Records with modeling code
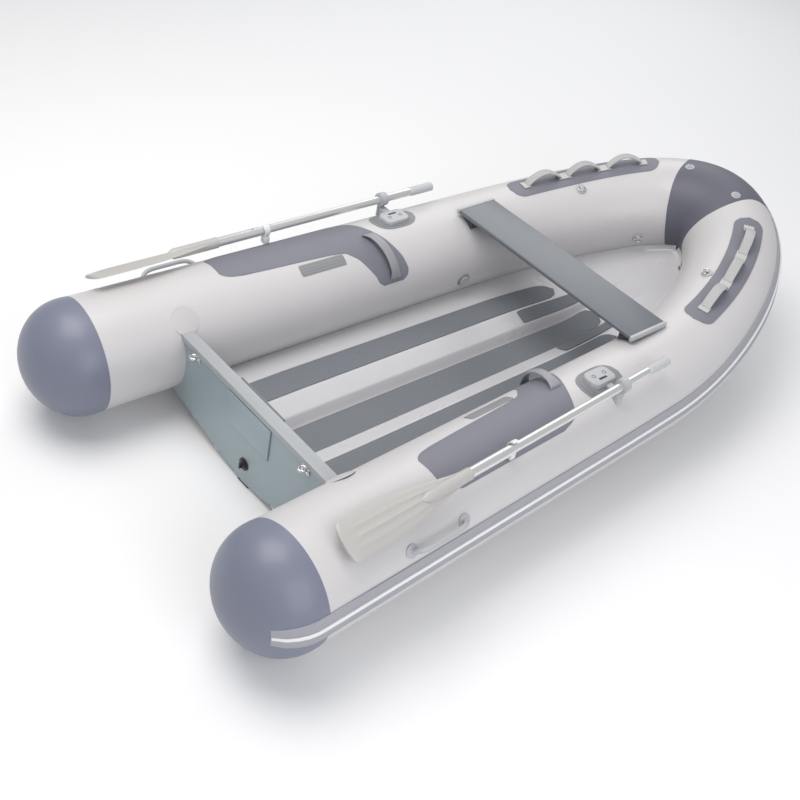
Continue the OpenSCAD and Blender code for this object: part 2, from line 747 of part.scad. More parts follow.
module rowlock_housings() {
    x0 = rowlock_at[0] - 20;
    y0 = rowlock_at[1] - 48;
    top = ring_point[2] - shaft_r - 4.5;     // the grip clears it when the oar swings in over it
    color("gainsboro") both_sides() difference() {
        union() {
            hull() for (x = [x0 + 26, x0 + 54]) for (y = [y0 + 26, y0 + 94])
                translate([x, y, 150]) cylinder(h = top - 150, r = 26, $fn = 32);
            translate([ring_point[0], ring_point[1], 150]) cylinder(h = ear_z - 150, r = 15);
            translate([x0 + 60, ring_point[1] - 15, 150]) cube([ring_point[0] - x0 - 60, 30, ear_z - 150]);
        }
        tube_core(6 + gap);
        translate([ring_point[0], ring_point[1], 120]) cylinder(h = 200, r = pin_r + fit);
        for (y = [y0 + 32, y0 + 88]) translate([x0 + 34, y, top - 7]) cylinder(h = 20, r = 6);
    }
}

module rowlock_ring(side) {
    color("lightgray") on_side(side) {
        translate([ring_point[0], ring_point[1], ear_z + 0.5 - 18]) cylinder(h = 20, r = pin_r);
    }
    color("lightgray") oar_frame(side) difference() {
        oar_rod(-ring_w / 2, ring_w / 2, ring_r);
        oar_rod(-ring_w, ring_w, collar_r + fit);
    }
}

module oar_collar(side) {
    flange = 5;
    color("gray") oar_frame(side) difference() {
        union() {
            oar_rod(-ring_w / 2 - flange - fit, ring_w / 2 + flange + fit, collar_r);
            for (y = [-ring_w / 2 - flange - fit, ring_w / 2 + fit]) oar_rod(y, y + flange, ring_r - 1);
        }
        oar_rod(-ring_w, ring_w, shaft_r + fit);
    }
}

joint_y = -600;        // forward end of the lower shaft
socket_len = 130;      // overlap of the two shafts
lower_r = shaft_r + fit + 2;
throat_y = blade_len - oar_aft;
button_y = joint_y - 32;
button_r = 4;

module oar_shaft(side) {
    color("silver") oar_frame(side) difference() {
        oar_rod(joint_y - socket_len, oar_fwd - 4, shaft_r);
        oar_rod(joint_y - socket_len - 1, oar_fwd - 8, shaft_r - 2);
        translate([0, button_y, 0]) cylinder(h = 40, r = button_r + fit);
    }
}

module oar_lower(side) {
    color("gainsboro") oar_frame(side) difference() {
        oar_rod(throat_y - 70, joint_y, lower_r);
        oar_rod(throat_y - 71, joint_y + 1, shaft_r + fit);
        translate([0, button_y, 0]) cylinder(h = 40, r = button_r + fit);
    }
}

module oar_button(side) {
    color("gray") oar_frame(side) translate([0, button_y, 4]) {
        cylinder(h = lower_r - 2, r = button_r);
        cylinder(h = 4, r = button_r + 3);
    }
}

module oar_grip(side) {
    color("dimgray") oar_frame(side) difference() {
        oar_rod(oar_fwd - 120, oar_fwd, shaft_r + 3);
        oar_rod(oar_fwd - 121, oar_fwd - 4 + fit, shaft_r + fit);
    }
}

blade_lean = 29;       // lean of the blade, to lie flat on the tube
module blade_outline() {
    l = blade_len;
    w = blade_w / 2;
    polygon([[-20, 0], [-24, -40], [-w * 0.8, -l * 0.42], [-w, -l * 0.66], [-w, -l + 16], [-w + 14, -l],
        [w - 14, -l], [w, -l + 16], [w, -l * 0.66], [w * 0.8, -l * 0.42], [24, -40], [20, 0]]);
}

module oar_blade(side) {
    color("ivory") oar_frame(side) rotate([0, blade_lean, 0]) difference() {
        union() {
            translate([0, throat_y, -4]) linear_extrude(8) blade_outline();
            oar_rod(throat_y - 190, throat_y + 30, lower_r + 3);
            for (x = [-34, 34]) translate([x - 3, -oar_aft + 40, -6.5]) cube([6, blade_len * 0.55, 13]);
            translate([-5, -oar_aft + 30, -8]) cube([10, blade_len - 190, 16]);
        }
        oar_rod(throat_y - 70 - gap, throat_y + 31, lower_r + fit);
    }
}

// Clip on the tube: open on its outboard side, so that the oar can swing out.
clip_y = -575;
module oar_clips() {
    color("white") both_sides() difference() {
        union() {
            translate(ring_point) rotate([0, 0, oar_yaw]) rotate([oar_pitch, 0, 0]) {
                oar_rod(clip_y - 12, clip_y + 12, lower_r + 7);
                translate([-lower_r - 7, clip_y - 12, -60]) cube([30, 24, 50]);
            }
        }
        translate(ring_point) rotate([0, 0, oar_yaw]) rotate([oar_pitch, 0, 0]) {
            oar_rod(clip_y - 20, clip_y + 20, lower_r + 2);
            translate([2, clip_y - 20, -lower_r - 2]) cube([60, 40, 2 * lower_r + 4 + 40]);
        }
        tube_core(gap + patch_thick + gap);
    }
}

place() hull_shell();
place() deck_liner();
place() floor_pads();
place() keel_guard();
place() hull_stringers();
place() transom_board();
place() transom_cap();
place() motor_pad_inner();
place() motor_pad_outer();
place() transom_eyes();
place() eye_bolts();
place() drain_socket();
place() drain_plug();
place() bow_eye();
place() aft_tubes();
place() fore_tubes();
place() bow_tube();
place() aft_cones();
place() tube_baffles();
place() rub_band();
place() rub_bead();
place() side_patches();
place() label_plates();
place() grab_handles();
place() loop_patches();
place() loop_handles();
place() side_handles();
place() bow_eyelets();
place() ring_bases();
place() d_ring(0, -1, upper_ring_rest);  // d_ring_upper_port
place() d_ring(0, 1, upper_ring_rest);  // d_ring_upper_starboard
place() d_ring(1, -1, lower_ring_rest);  // d_ring_lower_port
place() d_ring(1, 1, lower_ring_rest);  // d_ring_lower_starboard
place() valve_bodies();
place() valve_cap(0);  // valve_cap_port
place() valve_cap(1);  // valve_cap_starboard
place() valve_cap(2);  // valve_cap_bow
place() valve_poppet(0);  // valve_poppet_port
place() valve_poppet(1);  // valve_poppet_starboard
place() valve_poppet(2);  // valve_poppet_bow
place() seat_board();
place() seat_end_caps();
place() seat_brackets();
place() rowlock_bases();
place() rowlock_housings();
place() rowlock_ring(-1);  // rowlock_ring_port
place() rowlock_ring(1);  // rowlock_ring_starboard
place() oar_collar(-1);  // oar_collar_port
place() oar_collar(1);  // oar_collar_starboard
place() oar_clips();
place() oar_blade(-1);  // oar_blade_port
place() oar_blade(1);  // oar_blade_starboard
place() oar_lower(-1);  // oar_lower_port
place() oar_lower(1);  // oar_lower_starboard
place() oar_shaft(-1);  // oar_shaft_port
place() oar_shaft(1);  // oar_shaft_starboard
place() oar_grip(-1);  // oar_grip_port
place() oar_grip(1);  // oar_grip_starboard
place() oar_button(-1);  // oar_button_port
place() oar_button(1);  // oar_button_starboard
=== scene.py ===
"""Rigid-hull inflatable dinghy: finished pieces and materials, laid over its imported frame."""

import logging
import math
from bisect import bisect_right
from dataclasses import dataclass, field
from enum import Enum
from typing import Callable, Sequence

import bmesh
import bpy
from mathutils import Matrix, Vector


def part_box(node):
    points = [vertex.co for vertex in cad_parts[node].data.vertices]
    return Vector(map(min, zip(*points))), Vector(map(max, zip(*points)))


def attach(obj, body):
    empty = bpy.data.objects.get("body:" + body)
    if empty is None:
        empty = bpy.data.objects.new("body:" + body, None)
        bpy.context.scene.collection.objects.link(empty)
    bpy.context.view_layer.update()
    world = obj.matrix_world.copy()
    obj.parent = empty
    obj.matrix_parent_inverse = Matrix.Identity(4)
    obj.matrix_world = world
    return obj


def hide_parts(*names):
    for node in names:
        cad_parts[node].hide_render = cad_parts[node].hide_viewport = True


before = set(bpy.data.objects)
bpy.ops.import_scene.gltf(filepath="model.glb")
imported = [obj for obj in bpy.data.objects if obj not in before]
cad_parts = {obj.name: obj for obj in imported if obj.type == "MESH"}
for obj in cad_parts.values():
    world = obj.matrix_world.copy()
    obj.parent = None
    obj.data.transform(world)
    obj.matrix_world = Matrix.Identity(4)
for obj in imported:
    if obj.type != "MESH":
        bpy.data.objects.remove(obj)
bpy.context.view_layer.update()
LOG = logging.getLogger("dinghy")
SIDES: tuple[tuple[str, int], ...] = (("starboard", 1), ("port", -1))
Place = Callable[[float, float, float], Vector]
RING_UP = 0.241       # rowlock ring above the tube axis
SHAFT_R = 0.016       # radius of the oar shaft
BOND = 0.0004         # clearance between bonded pieces


def blend(a: float, b: float, t: float) -> float:
    """Value between a and b at the share t."""
    return a + (b - a) * t


def ease(t: float) -> float:
    """Smooth step of t, held between 0 and 1."""
    t = max(0.0, min(1.0, t))
    return t * t * (3 - 2 * t)


def table(x: float, rows: Sequence[tuple[float, float]]) -> float:
    """Straight-line lookup.

    Args:
        x: the value looked up.
        rows: pairs of (x, y) with rising x.

    Returns:
        y at x, held at the ends.
    """
    i = bisect_right([r[0] for r in rows], x)
    if i == 0:
        return rows[0][1]
    if i == len(rows):
        return rows[-1][1]
    (a, b), (c, d) = rows[i - 1], rows[i]
    return b + (d - b) * (x - a) / (c - a)


def smooth_table(x: float, rows: Sequence[tuple[float, float]], span: float) -> float:
    """Lookup averaged over x - span to x + span, which rounds the corners of the table."""
    return sum(table(x + span * k / 3, rows) for k in range(-3, 4)) / 7


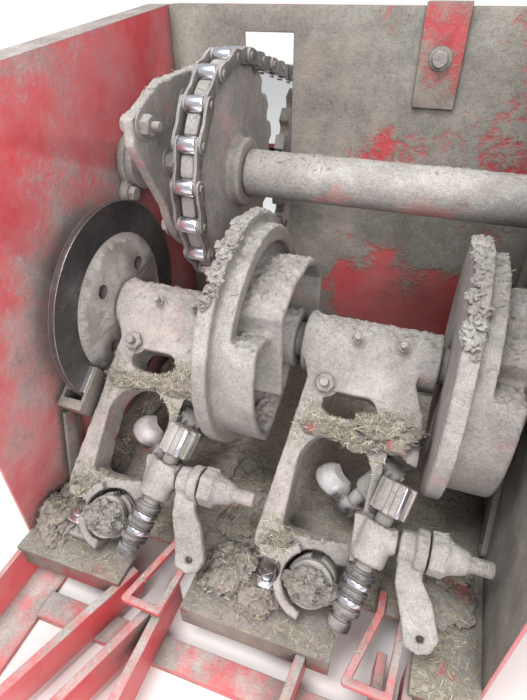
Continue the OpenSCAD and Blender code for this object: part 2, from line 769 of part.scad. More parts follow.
// Small wheel, stub shaft and bracket behind the back plate
ear_t = 8;
ear_gap = window_w + 8;
stub_r = 15;
module rear_wheel() {
    color(dusty) difference() {
        union() {
            along_x(chain_x - wheel_t / 2, wheel_t, rear_y, rear_z) wheel_outline(-90 - chain_fall);
            bar_x(chain_x - ear_gap / 2 + 1, ear_gap - 2, 32, rear_y, rear_z);
        }
        bar_x(-2 * plate_x, 4 * plate_x, stub_r + shaft_fit, rear_y, rear_z);
    }
}
module rear_bracket() {
    reach = rear_back - back_gap - sheet_t;
    foot = reach * tan(12);
    color(paint) {
        for (x0 = [chain_x - ear_gap / 2 - ear_t, chain_x + ear_gap / 2]) {
            along_x(x0, ear_t, rear_y, rear_z) {
                polygon([[-reach, -34 - foot], [-reach, 34 + foot], [0, 26], [0, -26]]);
                circle(26);
            }
        }
        for (x0 = [chain_x - ear_gap / 2 - 30, chain_x + ear_gap / 2])
            along_x(x0, 30, rear_y, rear_z) translate([-reach, -34 - foot]) square([6, 68 + 2 * foot]);
        bar_x(chain_x - ear_gap / 2 - ear_t, ear_gap + 2 * ear_t, stub_r, rear_y, rear_z);
    }
}

// Flat stay bar on the right side plate, from the table upwards to the rear
stay_t = 6;
stay_w = 22;
stay_len = 270;
stay_angle = 56.7;
module stay_bar() {
    color(dusty) along_x(plate_in - stay_t, stay_t)
        translate([-79, stay_w / 2 + seat_gap - table_drop]) rotate(stay_angle) difference() {
            eye_link(stay_len, stay_w / 2);
            circle(5);
            translate([stay_len, 0]) circle(5);
        }
}

side_plate(-1);  // side_plate_left
side_plate(1);  // side_plate_right
back_plate();
back_strap();
knotter_table();
outer_rail(-1);  // rail_left
outer_rail(1);  // rail_right
cross_member(cross_end - rail_len / 2);  // cross_front
cross_member(rail_len / 2 - cross_rear_end);  // cross_rear
slat(slats[0]);  // slat_1
slat(slats[1]);  // slat_2
slat(slats[2]);  // slat_3
slat(slats[3]);  // slat_4
slat(slats[4]);  // slat_5
slat(slats[5]);  // slat_6
shaft_bearing(-1);  // shaft_bearing_left
shaft_bearing(1);  // shaft_bearing_right
tube_bearing(1);  // tube_bearing_left
tube_bearing(-1);  // tube_bearing_right
knotter_shaft();
brake_disc();
brake_pads();
brake_bracket();
cam_disc(0);  // cam_disc_1
cam_disc(1);  // cam_disc_2
knotter_frame(0);  // knotter_frame_1
knotter_frame(1);  // knotter_frame_2
foot_bolt(0);  // foot_bolt_1
foot_bolt(1);  // foot_bolt_2
bill_hook(0);  // bill_hook_1
bill_hook(1);  // bill_hook_2
hook_tongue(0);  // hook_tongue_1
hook_tongue(1);  // hook_tongue_2
worm(0);  // worm_1
worm(1);  // worm_2
twine_disc(0);  // twine_disc_1
twine_disc(1);  // twine_disc_2
pivot_stud(0);  // pivot_stud_1
pivot_stud(1);  // pivot_stud_2
stripper_arm(0);  // stripper_arm_1
stripper_arm(1);  // stripper_arm_2
twine_guide(0);  // twine_guide_1
twine_guide(1);  // twine_guide_2
drive_tube();
chain_wheel();
flange_plate();
chain();
rear_wheel();
rear_bracket();
stay_bar();
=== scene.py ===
# %% [markdown]
# The twin knotter station of a square baler: a cam shaft, two twine knotters and a chain drive in an open
# sheet-metal box full of dust and chaff. Its solids could be modelled again here, but loading them as a fixed
# frame keeps every hole and joint true. The script makes them rounded, worn and dusty, and adds small parts.

# %% Load the frame
import bpy
import json
import math
import random
import numpy as np
from mathutils import Matrix, Vector
from mathutils.bvhtree import BVHTree

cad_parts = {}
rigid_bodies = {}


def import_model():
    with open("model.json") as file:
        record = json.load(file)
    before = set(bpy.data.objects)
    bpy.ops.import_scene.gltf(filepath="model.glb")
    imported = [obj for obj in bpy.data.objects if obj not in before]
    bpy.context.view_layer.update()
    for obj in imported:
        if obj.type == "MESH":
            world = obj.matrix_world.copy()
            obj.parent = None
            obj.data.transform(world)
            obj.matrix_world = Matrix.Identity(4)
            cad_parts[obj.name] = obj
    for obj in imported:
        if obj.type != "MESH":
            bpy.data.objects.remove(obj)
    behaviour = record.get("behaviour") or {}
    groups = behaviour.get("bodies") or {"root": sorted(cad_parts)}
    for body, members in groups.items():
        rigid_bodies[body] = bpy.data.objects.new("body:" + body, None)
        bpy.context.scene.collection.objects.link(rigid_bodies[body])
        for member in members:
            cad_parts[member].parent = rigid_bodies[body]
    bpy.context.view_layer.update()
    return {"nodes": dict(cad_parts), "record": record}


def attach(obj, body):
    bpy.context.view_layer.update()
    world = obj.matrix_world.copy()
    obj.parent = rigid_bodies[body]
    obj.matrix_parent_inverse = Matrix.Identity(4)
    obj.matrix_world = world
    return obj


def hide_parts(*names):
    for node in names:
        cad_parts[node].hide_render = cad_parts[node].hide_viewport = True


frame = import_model()
bodies = frame["record"]["behaviour"]["bodies"]
body_of_node = {node: body for body, nodes in bodies.items() for node in nodes}

# %% [markdown]
# Everything is set out from the knotter shaft, in metres. Both heads hang on it and lean forward by 46
# degrees. A helper turns a head's own coordinates into the frame's, so that both heads can share simple
# numbers.

# %% Places
SHAFT_Y, SHAFT_Z = -0.078, 0.258
HEADS = (-0.157, 0.083)
TUBE_Y, TUBE_Z = SHAFT_Y + 0.116, SHAFT_Z + 0.149
TABLE_Z = SHAFT_Z - 0.196
LEAN = math.radians(-46)


def shaft_place(x, y, z):
    return Vector((x, SHAFT_Y + y, SHAFT_Z + z))


def head_matrix(i):
    return Matrix.Translation((HEADS[i], SHAFT_Y, SHAFT_Z)) @ Matrix.Rotation(LEAN, 4, "X")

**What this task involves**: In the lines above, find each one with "before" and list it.

**Finished task**:
before = set(bpy.data.objects)
imported = [obj for obj in bpy.data.objects if obj not in before]
    before = set(bpy.data.objects)
    imported = [obj for obj in bpy.data.objects if obj not in before]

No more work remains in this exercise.